2. The method of claim 1 wherein said step of forming a wafer further includes the steps of: forming a stop layer on a substrate wherein said active layer is grown on said stop layer; growing a cap layer on said window layer, etching said cap layer to expose said window layer, and applying a coating layer to an exposed surface of said window layer.
3. The method of claim 2, further comprising the step of: etching said substrate and said stop layer to expose a surface of said active layer.
4. The method of claim 2 wherein said applying step further comprises the steps of: forming an anti-reflective layer of silicon nitride on said window layer; forming a thermal protective layer of silicon dioxide on said anti-reflective layer; and wherein said bonding step comprises thermally bonding said thermal protective layer to said face plate.
5. The method of claim 2, further comprising the steps of: etching said substrate and said stop layer to expose a surface of said active layer; etching said exposed surface of said active layer to remove impurities from said exposed surface; activating said active layer by evaporating cesium and oxygen vapor onto said exposed surface of said active layer.
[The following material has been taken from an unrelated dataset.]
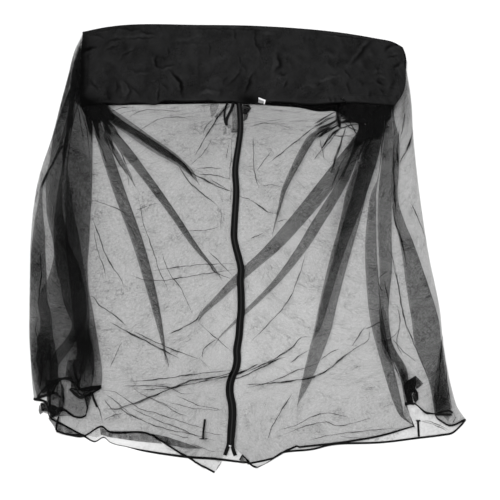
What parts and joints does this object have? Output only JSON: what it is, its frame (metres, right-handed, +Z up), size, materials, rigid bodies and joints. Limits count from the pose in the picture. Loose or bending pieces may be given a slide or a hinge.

6. The method of claim 5, wherein evaporating occurs until maximum electrode current is achieved through said electrode.
7. The method of claim 5 wherein said step of forming a wafer further includes the steps of: forming a stop layer on a substrate wherein said active payer is grown on said stop layer; growing a cap layer on said window layer, etching said cap layer to expose said window layer, and applying a coating layer to an exposed surface of said window layer.
8. The method of claim 7 wherein said applying step further comprises the steps of: forming an anti-reflective layer of silicon nitride on said window layer; forming a thermal protective layer of silicon dioxide on said anti-reflective layer; and wherein said bonding step comprises thermally bonding said thermal protective layer to said face plate.
9. A method of making an image intensifier tube for creating a visible light image from an image that is emitting photons, comprising: forming a photocathode operable to emit electrons in response to said photons according to the steps of growing an indium-gallium-arsenide active layer wherein the composition of-indium, x, as defined by the formula In x Ga 1-x As, in said active layer is between 0.15 and 0.25, growing an aluminum-gallium-arsenide window layer on said active layer, coupling a display apparatus to said photocathode, said display apparatus operable to transform said emitted electrons into a visible light image.
10. The method of claim 9, wherein said display apparatus comprises: a multichannel plate adjacent to said photocathode and operable to multiply said electrons to form multiplied electrons; a phosphor screen operable to receive said multiplied electrons and generate a visible light image therefrom; a fiber optic anode to translate said visible light image.
11. The method of claim 9, wherein said window layer has an optical transmission cut-off wavelength less than 600 nm.
12. The method of claim 9, wherein said step of forming a photocathode further comprises the steps of: bonding a face plate to said window layer; forming an electrode coupled to said face plate, said active layer, and said window layer.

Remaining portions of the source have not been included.